The simplistic operation of the Flipvideo, (which we nicknamed Frankie after sneaking it in to a Valli concert,) makes this a cam for almost all ages. Push “on” and it’s ready to go. Push the red button to record, “play” to see what you captured instantly, and delete for getting rid of embarrassing shots. It will turn off if you forget to do so and if you are trying to just capture sound it will shut down if there is no light source. So much for pocket secrecy.
All told, the camera will hold up to an hour’s worth of footage, depending upon the batteries’ charge, and will record continuously if desired. We purposely jogged it around a trifle to check out its semi-auto-focus which turned out to be semi-decent. The mic is super sensitive to loud environments so if you are trying to capture a live concert, sit well away from speakers. There is also zoom capability.

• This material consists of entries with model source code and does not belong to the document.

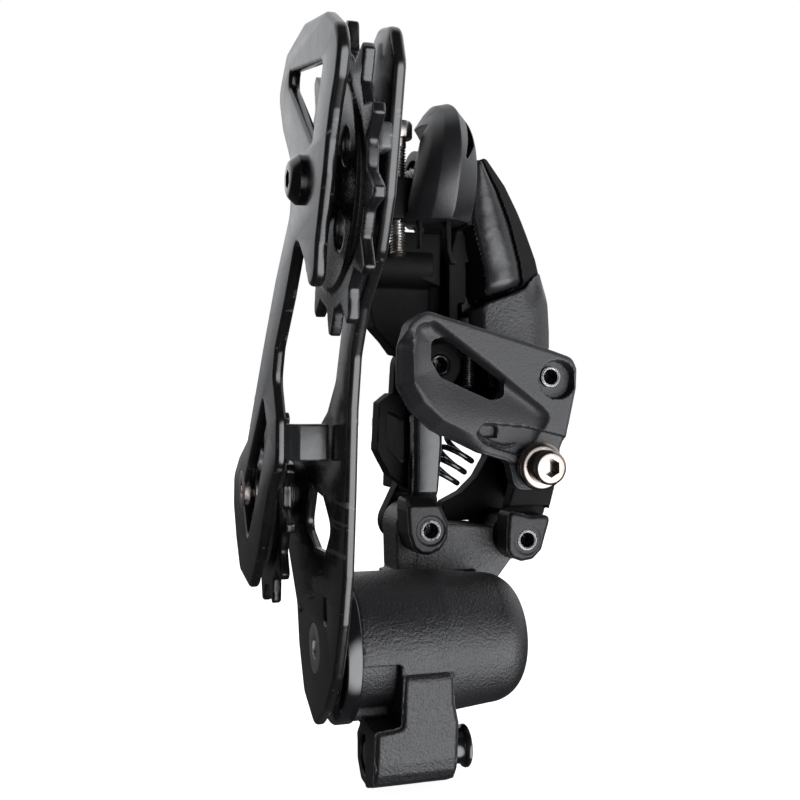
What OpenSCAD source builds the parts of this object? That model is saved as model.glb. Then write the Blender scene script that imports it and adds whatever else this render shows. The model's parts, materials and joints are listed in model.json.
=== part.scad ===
// Rear bicycle derailleur with a clutch pivot housing and a cage lock button.
// Frame: +X outboard along the hanger bolt, +Z from the pivot housing up to the hanger bolt,
// -Y towards the ground on a bicycle. The origin is the hanger face on the hanger bolt axis.

/* [Hanger mount] */
// Diameter of the hanger bolt thread
hanger_thread_d = 10; // [9:0.5:10]
// Length of thread that enters the frame hanger
hanger_thread_len = 9; // [7:0.5:11]
// Outer diameter of the boss round the hanger bolt
hanger_boss_d = 24; // [22:1:25]

/* [Linkage] */
// Diameter of the four link pins
pin_d = 5; // [4.6:0.1:5.4]
// Bore of the hollow pin ends
pin_bore_d = 3.3; // [2.5:0.1:3.6]
// Outer radius of the pivot lugs on the two knuckles
lug_r = 5.6; // [5.2:0.1:5.8]

/* [Pivot housing] */
// Outer radius of the round housing
housing_r = 15.8; // [15.4:0.1:16]
// Inner radius of the round housing
housing_bore_r = 12.8; // [12.4:0.1:13]

/* [Cage] */
// Thickness of each cage plate
plate_t = 2.3; // [2:0.1:2.4]
// Gap between the two cage plates
plate_gap = 8.8; // [8.6:0.1:9]

/* [Pulleys] */
// Teeth on each pulley
pulley_teeth = 13; // [12:1:14]
// Tip radius of the teeth
pulley_tip_r = 27.3; // [27:0.1:27.5]
// Thickness of the teeth
tooth_t = 2.1; // [1.8:0.1:2.4]

/* [Screws] */
// Thread diameter of the body angle screw
b_screw_d = 4; // [3.8:0.1:4.2]
// Thread diameter of the two limit screws
limit_screw_d = 3; // [2.8:0.1:3.2]

/* [Hidden] */
$fn = 64;
// Radial clearance of a running fit, clearance between moving bodies and a cut's overshoot
fit = 0.03;
gap = 0.4;
over = 1;
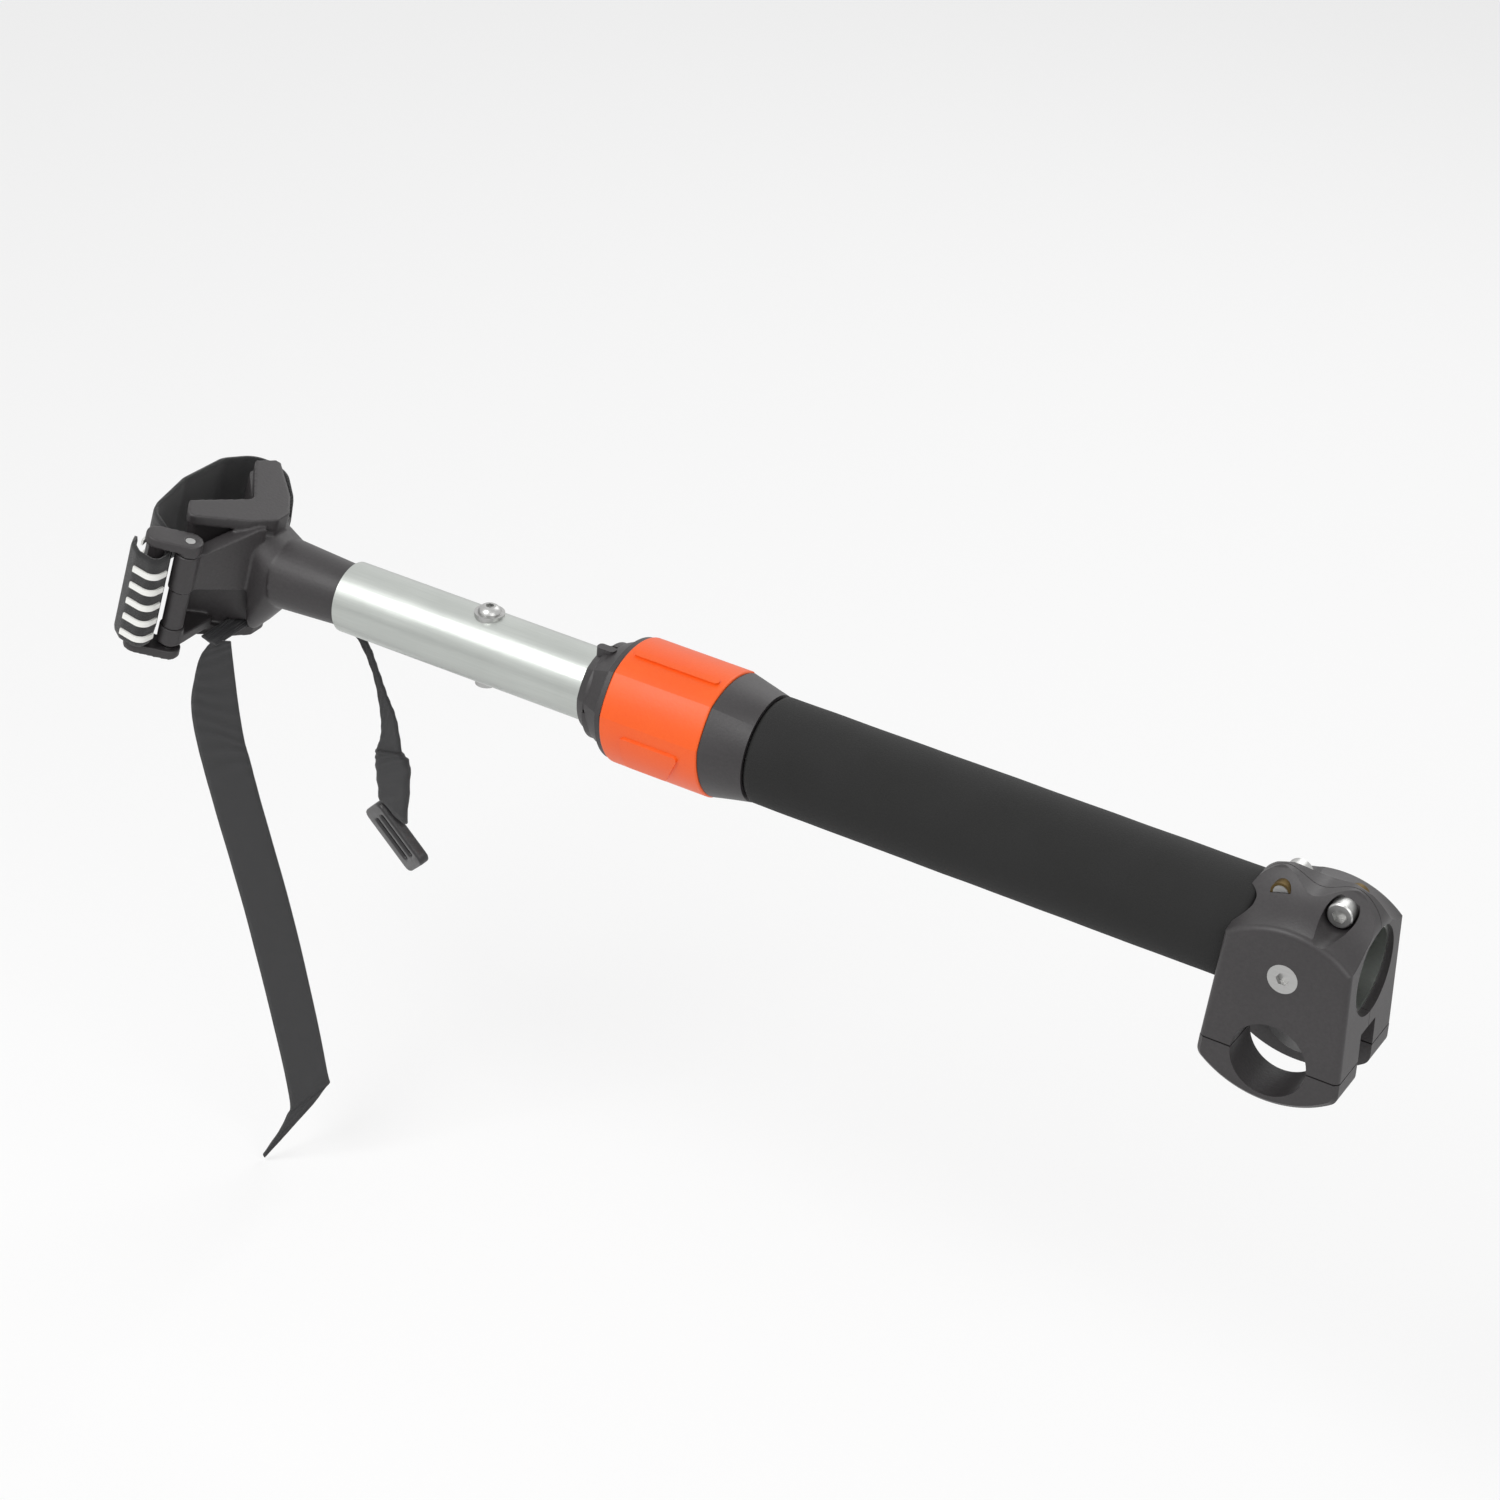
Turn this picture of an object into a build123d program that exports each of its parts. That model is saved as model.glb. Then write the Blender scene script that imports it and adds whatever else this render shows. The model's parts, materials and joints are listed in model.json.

One of the coolest aspects of Frankie is his ability to fool others who think you are merely taking quick shots with your cell phone. We lost the cover the first time we used it, thinking perhaps someone mistakenly thought she/he was stealing an iPod. The display keeps track of battery usage and time of recording.
Once you capture footage, you can either download it into your computer or turn it into a DVD via its software. You can also hook it up to a TV with included RCA cable. Unfortunately, you can’t do any editing unless the cam is plugged in via USB. Count on purchasing an extension cord unless you have a laptop.
Editing is limited to chopping at the beginning and end, but you can do that by frame, so that is a good thing. You can also combine clips to make a larger video and add a soundtrack. We decided to test it with an included track and came up with that short video. The other feature we really dig is that you can capture still images that you can later edit on other programs.
Once you have edited, you can upload, so if you are a YouTube wannabe director, this is a decent way to get started. It’s not perfect, but we think Frankie is a fine gadget to add to our personal collection.